One manufacturer stated that the required shear force for a given pipe grade and weight can vary by as much as 60%. Therefore, the operator should ask the manufacturer for specific shear data instead of general 11 yes/no" questions on equipment limitations.

FAIL-SAFE VALVES

For fail-safe valves, the 1992 Norwegian Petroleum Directorate, "Regulations Concerning Drilling and Well Activities," requires that "..the valves shall be of a 'fail-safe closed' make and shall be capable of closing during dynamic flow conditions. "

There is no industry standard for this requirement; some operators regularly require them while others rarely do not. An operator should know the operating characteristics of the fail-safe valves on the BOP stack used and under what flowing conditions they will return to the closed position.

Most valves on BOP stacks are designed according to API Specification 6A. This specification does not require the actuator opening and closing force to operate the subsea valve when the valve is at the most severe design operating conditions. Valves for HPHT applications, at a minimum, should have this capability.

Consideration should be given to upgrading existing equipment to conform with the requirements of API Specification 17D, "Specification for Subsea Wellhead and Christmas Tree Equipment." API 17D, section 908.2b (c) states: "Subsea actuator opening and closing force shall be sufficient to operate the subsea valve when the valve is at the most severe design operating conditions without exceeding 90% of the nominal hydraulic operating pressure...."
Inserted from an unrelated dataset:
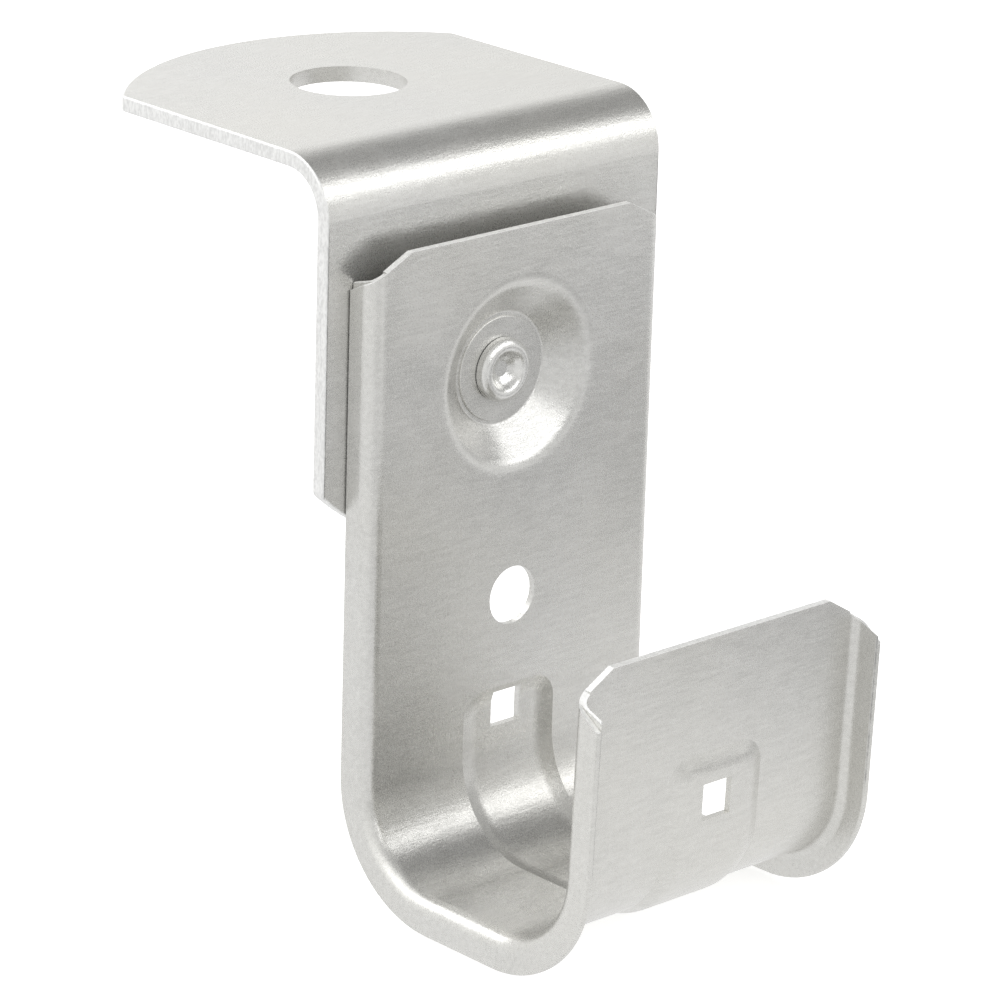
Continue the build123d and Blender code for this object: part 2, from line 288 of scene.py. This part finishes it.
def floor_material():
    """Pale paper. What shines back into the metal is a lit sweep: brightest near
    the object and to its left and back, dimmer towards the front."""
    m = Nodes("floor_paper")
    nt = m.nt
    fn = m.noise(m.mapping(), 60.0, 3.0)
    m.link(m.mix(fn, (0.90, 0.90, 0.90, 1), (0.92, 0.92, 0.92, 1)), m.bsdf.inputs["Base Color"])
    m.bsdf.inputs["Roughness"].default_value = 0.95
    m.bsdf.inputs["Specular IOR Level"].default_value = 0.1
    m.bsdf.inputs["Emission Color"].default_value = (1, 1, 1, 1)
    m.bsdf.inputs["Emission Strength"].default_value = 0.50
    x, y = m.position()[0], m.position()[1]

    def blob(cx, cy, rx, ry):
        u = m.mul(m.math("SUBTRACT", x, cx), 1.0 / rx)
        v = m.mul(m.math("SUBTRACT", y, cy), 1.0 / ry)
        return m.ramp(m.math("SQRT", m.add(m.mul(u, u), m.mul(v, v))), 0.55, 1.6, 1.0, 0.0, True)

    level = m.add(
        0.98,
        m.mul(blob(-85.0, -215.0, 75.0, 85.0), -0.26),
        m.mul(blob(140.0, -185.0, 90.0, 90.0), -0.54),
    )
    em = nt.nodes.new("ShaderNodeEmission")
    m.link(m.math("MAXIMUM", level, 0.1), em.inputs["Strength"])
    lp = nt.nodes.new("ShaderNodeLightPath")
    mx = nt.nodes.new("ShaderNodeMixShader")
    m.link(lp.outputs["Is Camera Ray"], mx.inputs[0])
    m.link(em.outputs[0], mx.inputs[1])
    m.link(m.bsdf.outputs[0], mx.inputs[2])
    m.link(mx.outputs[0], m.out.inputs["Surface"])
    return m.mat


floor.data.materials.append(floor_material())


def area(name, loc, target, size, power, size_y=None, color=(1, 1, 1)):
    li = bpy.data.lights.new(name, "AREA")
    li.shape = "RECTANGLE" if size_y else "SQUARE"
    li.size = size
    if size_y:
        li.size_y = size_y
    li.energy = power
    li.color = color
    o = bpy.data.objects.new(name, li)
    bpy.context.scene.collection.objects.link(o)
    o.location = loc
    d = Vector(target) - Vector(loc)
    o.rotation_euler = d.to_track_quat("-Z", "Y").to_euler()
    return o


T = Vector((0, -0.03, -0.045))


def direction(az, el):
    """Unit vector; az 0 is the front, -Y, and grows to the right, +X."""
    a, e = math.radians(az), math.radians(el)
    return Vector((math.sin(a) * math.cos(e), -math.cos(a) * math.cos(e), math.sin(e)))


def softbox(name, az, el, dist, width, height, radiance, target=T):
    d = direction(az, el)
    return area(name, target + d * dist, target, width, radiance * math.pi * width * height, height)


softbox("key_front_right", 20, 34.5, 0.85, 1.10, 0.34, 2.05)
softbox("hair_back", 187, 44, 0.85, 1.0, 0.30, 2.4)

# studio walls: an even white room, brighter low behind and on the left, with a
# dimmer ceiling
world = bpy.data.worlds.new("studio")
world.use_nodes = True
wt = world.node_tree
wt.nodes.clear()
w_out = wt.nodes.new("ShaderNodeOutputWorld")
w_bg = wt.nodes.new("ShaderNodeBackground")
w_tc = wt.nodes.new("ShaderNodeTexCoord")
wt.links.new(w_bg.outputs[0], w_out.inputs[0])
total = None
for az, el, inner, outer, gain in (
    (137, 13, 13, 36, 0.47),
    (225, 8, 25, 70, 0.42),
    (290, 5, 20, 60, 0.40),
    (106, 51, 14, 39, -0.35),
    (252, 50, 12, 36, 1.10),
    (42, 3, 6, 26, 0.35),
):
    dot = wt.nodes.new("ShaderNodeVectorMath")
    dot.operation = "DOT_PRODUCT"
    wt.links.new(w_tc.outputs["Generated"], dot.inputs[0])
    dot.inputs[1].default_value = direction(az, el)
    mr = wt.nodes.new("ShaderNodeMapRange")
    mr.interpolation_type = "SMOOTHSTEP"
    mr.inputs["From Min"].default_value = math.cos(math.radians(outer))
    mr.inputs["From Max"].default_value = math.cos(math.radians(inner))
    mr.inputs["To Max"].default_value = gain
    wt.links.new(dot.outputs["Value"], mr.inputs["Value"])
    if total is None:
        total = mr.outputs["Result"]
    else:
        m = wt.nodes.new("ShaderNodeMath")
        m.operation = "ADD"
        wt.links.new(total, m.inputs[0])
        wt.links.new(mr.outputs["Result"], m.inputs[1])
        total = m.outputs[0]
m = wt.nodes.new("ShaderNodeMath")
m.operation = "ADD"
wt.links.new(total, m.inputs[0])
m.inputs[1].default_value = 0.58
# the backdrop itself is plain white
lp = wt.nodes.new("ShaderNodeLightPath")
wm = wt.nodes.new("ShaderNodeMix")
wm.data_type = "FLOAT"
wt.links.new(lp.outputs["Is Camera Ray"], wm.inputs["Factor"])
wt.links.new(m.outputs[0], wm.inputs["A"])
wm.inputs["B"].default_value = 1.1
wt.links.new(wm.outputs["Result"], w_bg.inputs["Strength"])
w_bg.inputs["Color"].default_value = (1, 1, 0.99, 1)
bpy.context.scene.world = world

bpy.context.scene.view_settings.view_transform = "Standard"
bpy.context.scene.view_settings.look = "None"
bpy.context.scene.view_settings.exposure = 0.0

# -------------------------------------------------------------------- camera
cam = bpy.data.cameras.new("camera")
cam.sensor_width = 36.0
cam.lens = 5069.34 / 1000 * 36.0
cam.clip_start = 0.01
cam.clip_end = 20
co = bpy.data.objects.new("camera", cam)
bpy.context.scene.collection.objects.link(co)
right = Vector((0.7364207881508271, -0.6759215213088151, 0.028539793462669112))
up = Vector((0.2015994808209875, 0.25952237486184787, 0.9444605795260991))
back = Vector((-0.6457879467069846, -0.6897667968071844, 0.3273830996101255))
rot = Matrix((right, up, back)).transposed().to_4x4()
co.matrix_world = Matrix.Translation(Vector((-383.3415141200296, -437.77925020424414, 149.71939720232695)) * MM) @ rot
bpy.context.scene.camera = co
The main question is: "Will a valve return to the closed position under dynamic flow conditions?" This situation has not been tested by manufacturers, so hard data are not available. Some valve designs use well bore pressure to assist the gate to the closed position (balanced gate valve), increasing the likelihood that it will close under these conditions. Some valve designs do not use well bore pressure assistance, however. It is important to determine beforehand what type of fail-safe valve is used.